Jun 25 An Overview of Service Design
Why is it that you choose to walk into one coffee shop over another, even if their location, products, and pricing are comparable? Or why you choose a specific grocery store over many other choices when they have mostly the same items? I would expect it has a lot to do with the intangible attributes and feelings you associate with the experience that ultimately forms your decision. The idea of creating inviting experiences that are tailored to customers’ needs and wants is why the discipline of service design is rapidly gaining popularity.
Service design is an interdisciplinary field that spans across multiple domains. It focuses on how organizations interact with their customers at all touchpoints and uncovers what the customer is thinking and feeling at each interaction point.

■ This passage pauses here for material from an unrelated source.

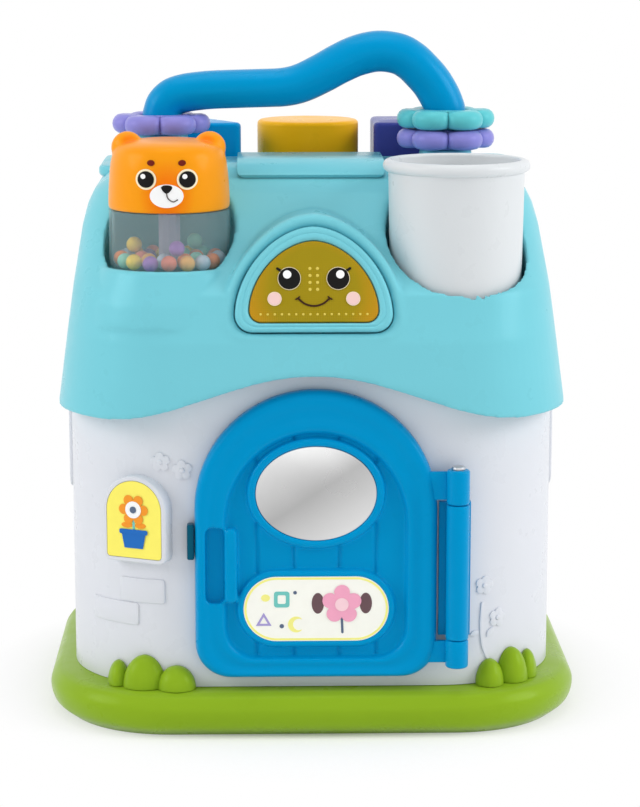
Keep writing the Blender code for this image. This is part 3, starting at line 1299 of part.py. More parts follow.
def make_battery_box():
    rim = WALL_HALF_DEPTH - WALL_THICKNESS - CLEARANCE
    place = Matrix.Rotation(FULL_TURN / 2, 4, "Z") @ facing_front(rim)
    place = place @ Matrix.Translation((0, BATTERY_HEIGHT, 0))
    size = Vector((BOX_HALF_WIDTH, BOX_HALF_HEIGHT))
    wall, lip = Vector((BOX_WALL, BOX_WALL)), Vector((BOX_LIP, BOX_LIP))
    case = box("battery_box", (*(-size - wall), -BOX_DEPTH - BOX_WALL), (*(size + wall), 0),
               (WHITE, 0.5), place)
    flange = box("battery_flange", (*(-size - lip), -BOX_WALL), (*(size + lip), 0), matrix=place)
    hollow = box("battery_hollow", (*-size, -BOX_DEPTH), (*size, OVERRUN), matrix=place)
    low = (0, -COVER_SCREW_BELOW)
    boss = rod("cover_boss", low, BOSS_RADIUS, -BOX_DEPTH - BOX_WALL / 2, 0, matrix=place,
               steps=SMALL_ROUND_STEPS)
    bore = rod("cover_boss_bore", low, SCREW_HOLE_RADIUS, -SCREW_LENGTH, OVERRUN, matrix=place,
               steps=SMALL_ROUND_STEPS)
    cut(join(cut(join(case, flange), hollow), boss), bore)
    lap = Vector((COVER_LAP - CLEARANCE, COVER_LAP - CLEARANCE))
    outside = WALL_THICKNESS + CLEARANCE
    cover = box("battery_cover", (*(-size - lap), CLEARANCE), (*(size + lap), outside), (WHITE, 0.4), place)
    sink = outside - SCREW_HEAD_HEIGHT - CLEARANCE
    countersink = rod("cover_sink", low, SCREW_HEAD_RADIUS + SCREW_HOLE_ROOM, sink, outside + OVERRUN,
                      matrix=place, steps=SMALL_ROUND_STEPS)
    through = rod("cover_hole", low, SCREW_HOLE_RADIUS, -OVERRUN, outside + OVERRUN, matrix=place,
                  steps=SMALL_ROUND_STEPS)
    cut(cover, countersink, through)
    turn_in = Matrix.Rotation(FULL_TURN / 2, 4, "X")
    screw_piece("battery_cover_screw", place @ Matrix.Translation((*low, sink + CLEARANCE)) @ turn_in)
    for number in range(BATTERY_COUNT):
        height = BATTERY_SHIFT + BATTERY_PITCH * (number - (BATTERY_COUNT - 1) / 2)
        lie_down = Matrix.Rotation(QUARTER_TURN * (-1) ** number, 4, "Y")
        half = BATTERY_LENGTH / 2
        turned(
            f"battery_{number + 1}",
            ((0, half + BATTERY_NIB), (BATTERY_NIB_RADIUS, half + BATTERY_NIB), (BATTERY_NIB_RADIUS, half),
             (BATTERY_RADIUS, half), (BATTERY_RADIUS, -half), (0, -half)),
            (STEEL, 0.3, 1.0),
            place @ Matrix.Translation((0, height, -BOX_DEPTH / 2)) @ lie_down,
            ROUND_STEPS // 2,
        )


def hang(name, axis_point, *pieces):
    """Hangs pieces that move as one from an empty on their joint's axis."""
    pivot = bpy.data.objects.new(name, None)
    pivot.empty_display_size = KNUCKLE_RADIUS
    pivot.location = axis_point
    PARTS.objects.link(pivot)
    for piece in pieces:
        child = bpy.data.objects[piece]
        child.parent = pivot
        child.matrix_parent_inverse = Matrix.Translation(axis_point).inverted()


def hang_moving_pieces():
    foot = HANDLE_LEVEL
    hang("door_axis", (HINGE_ACROSS, -HINGE_FRONT, BARREL_LOW), "door_leaf", "door_mirror", "door_label")
    hang("face_button_axis", (0, -FACE_FRONT, FACE_FOOT), "face_bezel", "face_lens")
    hang("rattle_axis", (RATTLE_ACROSS, -RATTLE_FRONT, POCKET_FLOOR), "bear_head", "rattle_drum",
         "rattle_post", "rattle_beads")
    hang("cup_axis", (CUP_ACROSS, -CUP_FRONT, SOCKET_FLOOR), "cup")
    hang("triangle_axis", (TRIANGLE_ACROSS, BLOCK_FRONT, BIN_FLOOR), "block_triangle")
    hang("cylinder_axis", (CYLINDER_ACROSS, BLOCK_FRONT + CYLINDER_RADIUS, BIN_FLOOR), "block_cylinder")
    hang("square_axis", (SQUARE_ACROSS, BLOCK_FRONT, BIN_FLOOR), "block_square")
    hang("ring_left_axis", (LEFT_LEG_ACROSS, 0, foot), "ring_left")
    hang("ring_right_axis", (RIGHT_LEG_ACROSS, 0, foot), "ring_right_lower", "ring_right_upper")


def main():
    make_base()
    make_bushes(wall_room())
    make_walls()
    make_roof()
    make_lid_and_blocks()
    make_rattle()
    make_cup()
    make_door()
    make_face_button()
    make_handle()
    make_battery_box()
    hang_moving_pieces()


main()
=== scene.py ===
"""Looks of a baby's activity house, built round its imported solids.

Each operator makes one piece or a group of like pieces: the moulded shells are drawn again with
finer curves and soft edges, the prints and reliefs are added, and every finish is a node material.
"""

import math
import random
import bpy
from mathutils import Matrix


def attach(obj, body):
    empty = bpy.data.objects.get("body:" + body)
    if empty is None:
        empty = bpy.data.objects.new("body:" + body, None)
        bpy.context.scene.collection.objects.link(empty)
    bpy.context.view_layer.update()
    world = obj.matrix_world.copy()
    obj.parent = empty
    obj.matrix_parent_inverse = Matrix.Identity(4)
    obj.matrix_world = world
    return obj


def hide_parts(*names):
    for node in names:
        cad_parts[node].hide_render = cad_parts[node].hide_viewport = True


bl_info = {
    "name": "Activity House Toy",
    "version": (1, 0, 0),
    "blender": (4, 5, 0),
    "location": "View3D > Sidebar > Toy House",
    "description": "Builds the moulded pieces, prints and finishes of an activity house toy",
    "category": "Object",
}

import bmesh
import bpy
from bpy.props import FloatProperty, FloatVectorProperty, IntProperty, PointerProperty
from mathutils import Matrix, Vector
from mathutils.bvhtree import BVHTree

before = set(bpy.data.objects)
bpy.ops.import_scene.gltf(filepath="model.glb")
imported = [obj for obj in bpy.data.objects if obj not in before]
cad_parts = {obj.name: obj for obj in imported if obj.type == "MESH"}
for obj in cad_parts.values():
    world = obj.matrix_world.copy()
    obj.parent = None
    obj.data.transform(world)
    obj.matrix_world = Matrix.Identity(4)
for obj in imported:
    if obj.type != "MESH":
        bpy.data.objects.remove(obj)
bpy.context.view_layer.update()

QUARTER = math.radians(90)
TURN = math.radians(360)
SHARP, BEVELLED = math.radians(35), math.radians(50)
GAP = 0.0003
BEYOND = 0.004
WELD = 0.00001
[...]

Unlike traditional marketing and sales, service design is built on empathy. By putting the customers in the middle of these interactions and touchpoints, organizations can craft services that truly meet the needs and desires of individuals. Empathy is a foundational principle of service design and human-centered design thinking as a whole.
As technology continues to improve and become more sophisticated, organizations can find new and unique ways to deliver individualized experiences to consumers on a large scale. Although this approach of mass marketing has traditionally been associated with a one-size-fits-all approach. The combination of holistic, human-centered service design with more innovative and useable technology allows organizations to personalize experiences for customers.
As an integrated strategy and service design consulting firm, Rêve Consulting uses these principles in helping clients rethink and re-engineer their services. The best way for clients to start thinking about their touchpoints with customers is by completing a ‘customer journey map’.
A customer journey map is segmented by the stages a customer goes through when interacting with a specific brand. Usually, it begins with ‘awareness’ and ends with ‘purchase’ or ‘loyalty’. In each stage, a client considers how their customer is thinking and feeling, and also identifies the barriers the customer has to overcome within each stage. From these inputs, we discover opportunities where the brand can improve.
The common theme and most important word in all of this work is ‘customer’. This ‘customer journey map’ is just a tool to extract a customer’s point-of-view. There are many ways to glean these insights. For example, another way is to involve real customers in a voice-of-customer session.
Regardless, it is imperative to incorporate the customer’s needs and wants into the design of services in order to create a positive experience for the customer. The companies that win are the ones that use this human-centered and empathetic approach to creating engaging and impactful experiences. They are the coffee shops or grocery stores that win your business.